_SUPPLIED DATA_.

-------------------------

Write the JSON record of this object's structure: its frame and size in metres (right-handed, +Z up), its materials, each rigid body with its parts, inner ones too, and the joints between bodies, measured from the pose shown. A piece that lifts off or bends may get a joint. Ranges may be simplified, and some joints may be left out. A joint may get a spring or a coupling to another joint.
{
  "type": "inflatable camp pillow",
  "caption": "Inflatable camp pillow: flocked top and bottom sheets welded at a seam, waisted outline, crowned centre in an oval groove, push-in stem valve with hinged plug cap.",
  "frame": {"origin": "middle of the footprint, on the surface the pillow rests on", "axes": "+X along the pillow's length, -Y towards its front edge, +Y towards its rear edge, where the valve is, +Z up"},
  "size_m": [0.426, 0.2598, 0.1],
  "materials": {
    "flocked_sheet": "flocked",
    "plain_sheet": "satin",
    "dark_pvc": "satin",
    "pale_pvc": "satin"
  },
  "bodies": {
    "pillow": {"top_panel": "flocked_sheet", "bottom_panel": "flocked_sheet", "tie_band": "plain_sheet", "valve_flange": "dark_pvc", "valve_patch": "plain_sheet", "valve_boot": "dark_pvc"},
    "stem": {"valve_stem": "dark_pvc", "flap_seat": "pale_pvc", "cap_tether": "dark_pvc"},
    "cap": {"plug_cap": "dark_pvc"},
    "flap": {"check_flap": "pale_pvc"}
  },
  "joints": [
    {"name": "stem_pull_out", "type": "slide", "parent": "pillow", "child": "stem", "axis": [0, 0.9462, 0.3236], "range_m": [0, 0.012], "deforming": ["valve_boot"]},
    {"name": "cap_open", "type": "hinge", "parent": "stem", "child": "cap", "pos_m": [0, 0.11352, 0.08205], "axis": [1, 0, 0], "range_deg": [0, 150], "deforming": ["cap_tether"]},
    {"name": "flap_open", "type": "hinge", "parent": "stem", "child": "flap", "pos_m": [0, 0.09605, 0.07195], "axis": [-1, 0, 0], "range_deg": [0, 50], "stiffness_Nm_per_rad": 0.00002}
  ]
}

-------------------------

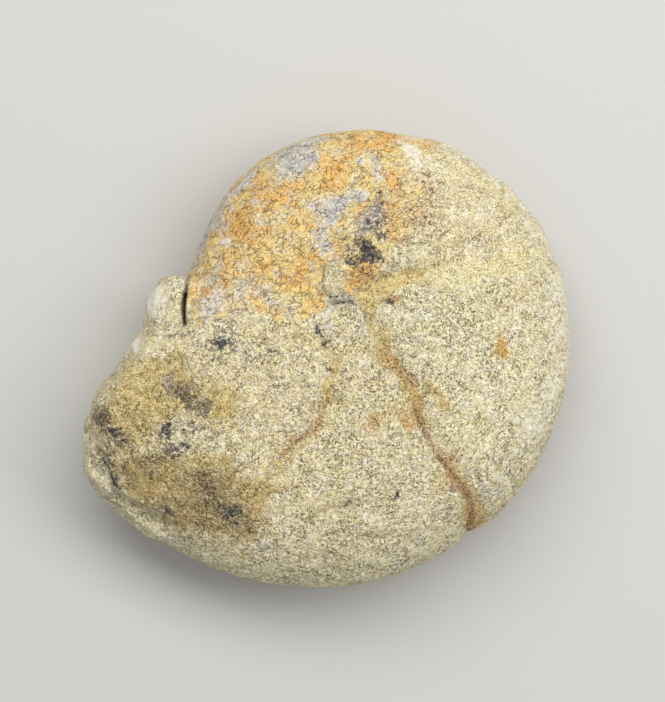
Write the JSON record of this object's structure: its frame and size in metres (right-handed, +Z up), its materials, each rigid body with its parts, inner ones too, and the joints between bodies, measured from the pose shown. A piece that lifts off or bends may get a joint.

-------------------------

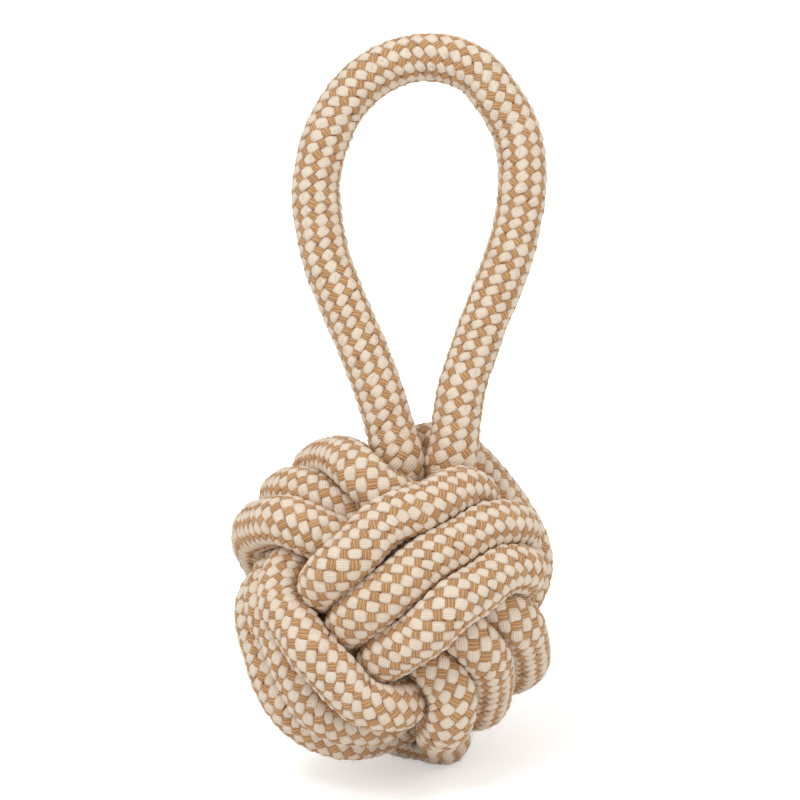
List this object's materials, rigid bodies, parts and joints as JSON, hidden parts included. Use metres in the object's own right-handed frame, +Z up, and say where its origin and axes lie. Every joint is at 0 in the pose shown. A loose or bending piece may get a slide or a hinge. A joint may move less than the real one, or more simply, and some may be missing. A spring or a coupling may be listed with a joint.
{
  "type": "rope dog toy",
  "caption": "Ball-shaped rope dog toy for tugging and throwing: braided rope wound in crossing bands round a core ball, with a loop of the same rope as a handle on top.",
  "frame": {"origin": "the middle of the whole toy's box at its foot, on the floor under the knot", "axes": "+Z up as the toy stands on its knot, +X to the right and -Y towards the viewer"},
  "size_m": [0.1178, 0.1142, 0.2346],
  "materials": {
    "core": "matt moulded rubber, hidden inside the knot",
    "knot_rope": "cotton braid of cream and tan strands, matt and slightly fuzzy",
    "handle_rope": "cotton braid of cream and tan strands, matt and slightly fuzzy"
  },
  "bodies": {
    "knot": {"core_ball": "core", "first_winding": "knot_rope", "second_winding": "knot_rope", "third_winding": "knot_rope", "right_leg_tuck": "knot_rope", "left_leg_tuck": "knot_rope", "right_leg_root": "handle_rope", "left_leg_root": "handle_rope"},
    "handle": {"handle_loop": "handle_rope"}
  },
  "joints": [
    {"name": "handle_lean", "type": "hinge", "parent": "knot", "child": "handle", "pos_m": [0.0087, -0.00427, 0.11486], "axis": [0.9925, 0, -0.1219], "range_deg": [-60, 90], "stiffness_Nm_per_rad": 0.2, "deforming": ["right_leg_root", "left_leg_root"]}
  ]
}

-------------------------

_WHAT YOU WILL DO_. Locate all lines in the listing above with the word "axes". Copy them.

_WORKED ANSWER_.
  "frame": {"origin": "middle of the footprint, on the surface the pillow rests on", "axes": "+X along the pillow's length, -Y towards its front edge, +Y towards its rear edge, where the valve is, +Z up"},
List this object's materials, rigid bodies, parts and joints as JSON, hidden parts included. Use metres in the object's own right-handed frame, +Z up, and say where its origin and axes lie. Every joint is at 0 in the pose shown. A loose or bending piece may get a slide or a hinge. A joint may move less than the real one, or more simply, and some may be missing. A spring or a coupling may be listed with a joint.
  "frame": {"origin": "the middle of the whole toy's box at its foot, on the floor under the knot", "axes": "+Z up as the toy stands on its knot, +X to the right and -Y towards the viewer"},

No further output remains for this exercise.